* Exercise prompt: Return, exactly, the line that contains "List this object's" together with all lines after it to the end of the entries, and no further lines.

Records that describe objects
[start]

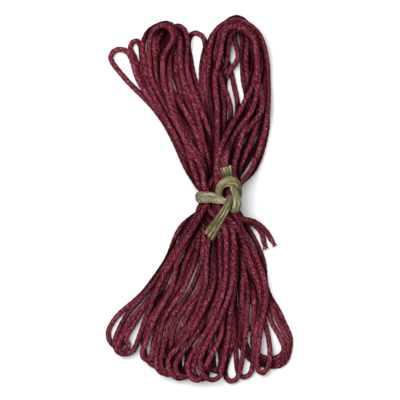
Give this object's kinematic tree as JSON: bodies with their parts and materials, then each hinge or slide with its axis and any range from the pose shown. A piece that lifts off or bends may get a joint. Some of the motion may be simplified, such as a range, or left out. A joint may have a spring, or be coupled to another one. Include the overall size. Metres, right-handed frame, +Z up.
{
  "type": "skein of macrame cord",
  "caption": "Skein of twisted cord lying flat, gathered at the waist by a knotted strip of raffia so that it fans into loops at both ends.",
  "frame": {"origin": "on the surface that the skein lies on, under the middle of the tie", "axes": "+Y along the skein towards its two upper lobes, +X across it towards the side of the knot and the loose ends, +Z up"},
  "size_m": [0.0941, 0.1848, 0.0215],
  "materials": {
    "cord": "matte burgundy three-ply twisted fibre",
    "raffia": "dry olive plant fibre, finely ridged along its length"
  },
  "bodies": {
    "root": {"skein": "cord", "tie": "raffia", "cord_end_a": "cord", "cord_end_b": "cord"}
  },
  "joints": []
}
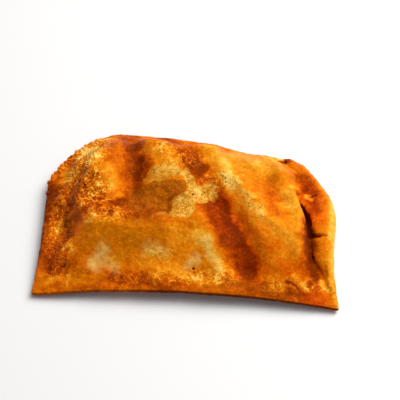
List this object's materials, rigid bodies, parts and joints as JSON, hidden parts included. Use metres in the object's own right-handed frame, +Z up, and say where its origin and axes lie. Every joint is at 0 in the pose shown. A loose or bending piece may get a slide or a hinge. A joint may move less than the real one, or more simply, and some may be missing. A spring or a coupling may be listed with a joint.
{
  "type": "fried cheese empanada",
  "caption": "Half-moon turnover of thin fried dough folded over cheese, with a long straight edge, turned-over hems and a puffed, dented golden crust.",
  "frame": {"origin": "middle of the outline seen from above, on the surface that the underside rests on", "axes": "+X along the straight folded edge towards the torn hem, +Y from that edge towards the back, +Z up out of the puffed side"},
  "size_m": [0.1523, 0.096, 0.0236],
  "materials": {
    "fried_dough": "blistered golden fried crust with a light oily sheen"
  },
  "bodies": {
    "root": {"empanada": "fried_dough"}
  },
  "joints": []
}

[end]

* Final result:
List this object's materials, rigid bodies, parts and joints as JSON, hidden parts included. Use metres in the object's own right-handed frame, +Z up, and say where its origin and axes lie. Every joint is at 0 in the pose shown. A loose or bending piece may get a slide or a hinge. A joint may move less than the real one, or more simply, and some may be missing. A spring or a coupling may be listed with a joint.
{
  "type": "fried cheese empanada",
  "caption": "Half-moon turnover of thin fried dough folded over cheese, with a long straight edge, turned-over hems and a puffed, dented golden crust.",
  "frame": {"origin": "middle of the outline seen from above, on the surface that the underside rests on", "axes": "+X along the straight folded edge towards the torn hem, +Y from that edge towards the back, +Z up out of the puffed side"},
  "size_m": [0.1523, 0.096, 0.0236],
  "materials": {
    "fried_dough": "blistered golden fried crust with a light oily sheen"
  },
  "bodies": {
    "root": {"empanada": "fried_dough"}
  },
  "joints": []
}